TASK PROMPT |
Copy out the complete listing, word for word.

AVAILABLE DATA |
# # #
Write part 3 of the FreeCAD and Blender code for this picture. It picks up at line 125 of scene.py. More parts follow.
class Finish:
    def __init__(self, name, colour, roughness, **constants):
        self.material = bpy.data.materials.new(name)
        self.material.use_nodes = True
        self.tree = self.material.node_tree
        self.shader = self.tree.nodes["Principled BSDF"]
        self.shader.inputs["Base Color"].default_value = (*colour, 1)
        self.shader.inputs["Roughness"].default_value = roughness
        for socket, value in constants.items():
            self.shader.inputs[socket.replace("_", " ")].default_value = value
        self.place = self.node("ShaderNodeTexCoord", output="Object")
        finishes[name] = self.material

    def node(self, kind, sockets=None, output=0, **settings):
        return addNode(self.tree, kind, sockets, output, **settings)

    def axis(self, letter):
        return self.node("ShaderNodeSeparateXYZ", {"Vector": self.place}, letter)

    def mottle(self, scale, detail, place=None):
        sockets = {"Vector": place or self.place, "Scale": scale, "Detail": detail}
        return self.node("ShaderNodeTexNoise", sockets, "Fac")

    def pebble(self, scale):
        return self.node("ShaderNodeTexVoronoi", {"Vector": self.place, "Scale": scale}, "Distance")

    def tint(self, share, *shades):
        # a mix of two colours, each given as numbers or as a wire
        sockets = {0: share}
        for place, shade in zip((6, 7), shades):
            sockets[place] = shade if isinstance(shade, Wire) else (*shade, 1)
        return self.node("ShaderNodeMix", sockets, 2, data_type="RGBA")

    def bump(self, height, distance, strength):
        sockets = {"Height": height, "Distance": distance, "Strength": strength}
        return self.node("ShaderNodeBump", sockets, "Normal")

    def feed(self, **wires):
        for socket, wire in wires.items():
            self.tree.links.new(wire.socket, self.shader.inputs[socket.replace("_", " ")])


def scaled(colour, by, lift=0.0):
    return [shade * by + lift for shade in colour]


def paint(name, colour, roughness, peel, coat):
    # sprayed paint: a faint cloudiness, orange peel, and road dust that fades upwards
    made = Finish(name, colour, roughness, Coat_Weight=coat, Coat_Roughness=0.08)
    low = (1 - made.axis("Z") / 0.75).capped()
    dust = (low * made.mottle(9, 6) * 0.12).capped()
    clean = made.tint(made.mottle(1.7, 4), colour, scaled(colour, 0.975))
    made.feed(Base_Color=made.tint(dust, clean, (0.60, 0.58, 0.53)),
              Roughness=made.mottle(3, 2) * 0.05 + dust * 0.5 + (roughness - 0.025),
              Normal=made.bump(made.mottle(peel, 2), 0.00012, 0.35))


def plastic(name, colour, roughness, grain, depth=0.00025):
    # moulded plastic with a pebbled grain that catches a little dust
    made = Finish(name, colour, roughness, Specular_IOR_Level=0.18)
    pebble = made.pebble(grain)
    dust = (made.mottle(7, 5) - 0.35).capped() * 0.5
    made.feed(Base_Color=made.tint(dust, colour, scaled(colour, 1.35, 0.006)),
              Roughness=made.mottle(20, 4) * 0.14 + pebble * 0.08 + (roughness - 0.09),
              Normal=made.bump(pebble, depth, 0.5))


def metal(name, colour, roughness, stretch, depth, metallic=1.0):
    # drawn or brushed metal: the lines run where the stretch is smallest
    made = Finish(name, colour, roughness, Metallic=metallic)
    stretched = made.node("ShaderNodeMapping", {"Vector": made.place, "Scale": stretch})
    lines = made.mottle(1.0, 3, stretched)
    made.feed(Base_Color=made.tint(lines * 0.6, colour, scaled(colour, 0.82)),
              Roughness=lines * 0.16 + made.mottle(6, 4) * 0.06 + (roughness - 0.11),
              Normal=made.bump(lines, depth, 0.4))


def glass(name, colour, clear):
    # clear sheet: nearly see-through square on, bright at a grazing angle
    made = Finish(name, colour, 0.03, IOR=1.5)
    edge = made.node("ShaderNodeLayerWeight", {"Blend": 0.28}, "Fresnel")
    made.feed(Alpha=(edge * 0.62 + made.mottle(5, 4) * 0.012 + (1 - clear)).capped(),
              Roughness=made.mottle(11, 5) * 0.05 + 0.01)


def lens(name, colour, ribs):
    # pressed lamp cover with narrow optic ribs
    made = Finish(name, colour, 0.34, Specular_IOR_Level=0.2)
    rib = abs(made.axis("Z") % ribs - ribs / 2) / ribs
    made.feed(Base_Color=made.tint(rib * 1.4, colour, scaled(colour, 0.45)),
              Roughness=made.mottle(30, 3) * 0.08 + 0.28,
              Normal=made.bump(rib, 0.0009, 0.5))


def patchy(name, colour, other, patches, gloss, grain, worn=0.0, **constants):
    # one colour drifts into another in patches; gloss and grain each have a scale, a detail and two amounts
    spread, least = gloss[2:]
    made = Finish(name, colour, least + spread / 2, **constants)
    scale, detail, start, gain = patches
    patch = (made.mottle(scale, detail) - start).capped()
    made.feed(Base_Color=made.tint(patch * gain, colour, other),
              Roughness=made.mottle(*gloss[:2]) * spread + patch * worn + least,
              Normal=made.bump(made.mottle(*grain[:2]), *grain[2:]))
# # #
WORKED SOLUTION |
Write part 3 of the FreeCAD and Blender code for this picture. It picks up at line 125 of scene.py. More parts follow.
class Finish:
    def __init__(self, name, colour, roughness, **constants):
        self.material = bpy.data.materials.new(name)
        self.material.use_nodes = True
        self.tree = self.material.node_tree
        self.shader = self.tree.nodes["Principled BSDF"]
        self.shader.inputs["Base Color"].default_value = (*colour, 1)
        self.shader.inputs["Roughness"].default_value = roughness
        for socket, value in constants.items():
            self.shader.inputs[socket.replace("_", " ")].default_value = value
        self.place = self.node("ShaderNodeTexCoord", output="Object")
        finishes[name] = self.material

    def node(self, kind, sockets=None, output=0, **settings):
        return addNode(self.tree, kind, sockets, output, **settings)

    def axis(self, letter):
        return self.node("ShaderNodeSeparateXYZ", {"Vector": self.place}, letter)

    def mottle(self, scale, detail, place=None):
        sockets = {"Vector": place or self.place, "Scale": scale, "Detail": detail}
        return self.node("ShaderNodeTexNoise", sockets, "Fac")

    def pebble(self, scale):
        return self.node("ShaderNodeTexVoronoi", {"Vector": self.place, "Scale": scale}, "Distance")

    def tint(self, share, *shades):
        # a mix of two colours, each given as numbers or as a wire
        sockets = {0: share}
        for place, shade in zip((6, 7), shades):
            sockets[place] = shade if isinstance(shade, Wire) else (*shade, 1)
        return self.node("ShaderNodeMix", sockets, 2, data_type="RGBA")

    def bump(self, height, distance, strength):
        sockets = {"Height": height, "Distance": distance, "Strength": strength}
        return self.node("ShaderNodeBump", sockets, "Normal")

    def feed(self, **wires):
        for socket, wire in wires.items():
            self.tree.links.new(wire.socket, self.shader.inputs[socket.replace("_", " ")])


def scaled(colour, by, lift=0.0):
    return [shade * by + lift for shade in colour]


def paint(name, colour, roughness, peel, coat):
    # sprayed paint: a faint cloudiness, orange peel, and road dust that fades upwards
    made = Finish(name, colour, roughness, Coat_Weight=coat, Coat_Roughness=0.08)
    low = (1 - made.axis("Z") / 0.75).capped()
    dust = (low * made.mottle(9, 6) * 0.12).capped()
    clean = made.tint(made.mottle(1.7, 4), colour, scaled(colour, 0.975))
    made.feed(Base_Color=made.tint(dust, clean, (0.60, 0.58, 0.53)),
              Roughness=made.mottle(3, 2) * 0.05 + dust * 0.5 + (roughness - 0.025),
              Normal=made.bump(made.mottle(peel, 2), 0.00012, 0.35))


def plastic(name, colour, roughness, grain, depth=0.00025):
    # moulded plastic with a pebbled grain that catches a little dust
    made = Finish(name, colour, roughness, Specular_IOR_Level=0.18)
    pebble = made.pebble(grain)
    dust = (made.mottle(7, 5) - 0.35).capped() * 0.5
    made.feed(Base_Color=made.tint(dust, colour, scaled(colour, 1.35, 0.006)),
              Roughness=made.mottle(20, 4) * 0.14 + pebble * 0.08 + (roughness - 0.09),
              Normal=made.bump(pebble, depth, 0.5))


def metal(name, colour, roughness, stretch, depth, metallic=1.0):
    # drawn or brushed metal: the lines run where the stretch is smallest
    made = Finish(name, colour, roughness, Metallic=metallic)
    stretched = made.node("ShaderNodeMapping", {"Vector": made.place, "Scale": stretch})
    lines = made.mottle(1.0, 3, stretched)
    made.feed(Base_Color=made.tint(lines * 0.6, colour, scaled(colour, 0.82)),
              Roughness=lines * 0.16 + made.mottle(6, 4) * 0.06 + (roughness - 0.11),
              Normal=made.bump(lines, depth, 0.4))


def glass(name, colour, clear):
    # clear sheet: nearly see-through square on, bright at a grazing angle
    made = Finish(name, colour, 0.03, IOR=1.5)
    edge = made.node("ShaderNodeLayerWeight", {"Blend": 0.28}, "Fresnel")
    made.feed(Alpha=(edge * 0.62 + made.mottle(5, 4) * 0.012 + (1 - clear)).capped(),
              Roughness=made.mottle(11, 5) * 0.05 + 0.01)


def lens(name, colour, ribs):
    # pressed lamp cover with narrow optic ribs
    made = Finish(name, colour, 0.34, Specular_IOR_Level=0.2)
    rib = abs(made.axis("Z") % ribs - ribs / 2) / ribs
    made.feed(Base_Color=made.tint(rib * 1.4, colour, scaled(colour, 0.45)),
              Roughness=made.mottle(30, 3) * 0.08 + 0.28,
              Normal=made.bump(rib, 0.0009, 0.5))


def patchy(name, colour, other, patches, gloss, grain, worn=0.0, **constants):
    # one colour drifts into another in patches; gloss and grain each have a scale, a detail and two amounts
    spread, least = gloss[2:]
    made = Finish(name, colour, least + spread / 2, **constants)
    scale, detail, start, gain = patches
    patch = (made.mottle(scale, detail) - start).capped()
    made.feed(Base_Color=made.tint(patch * gain, colour, other),
              Roughness=made.mottle(*gloss[:2]) * spread + patch * worn + least,
              Normal=made.bump(made.mottle(*grain[:2]), *grain[2:]))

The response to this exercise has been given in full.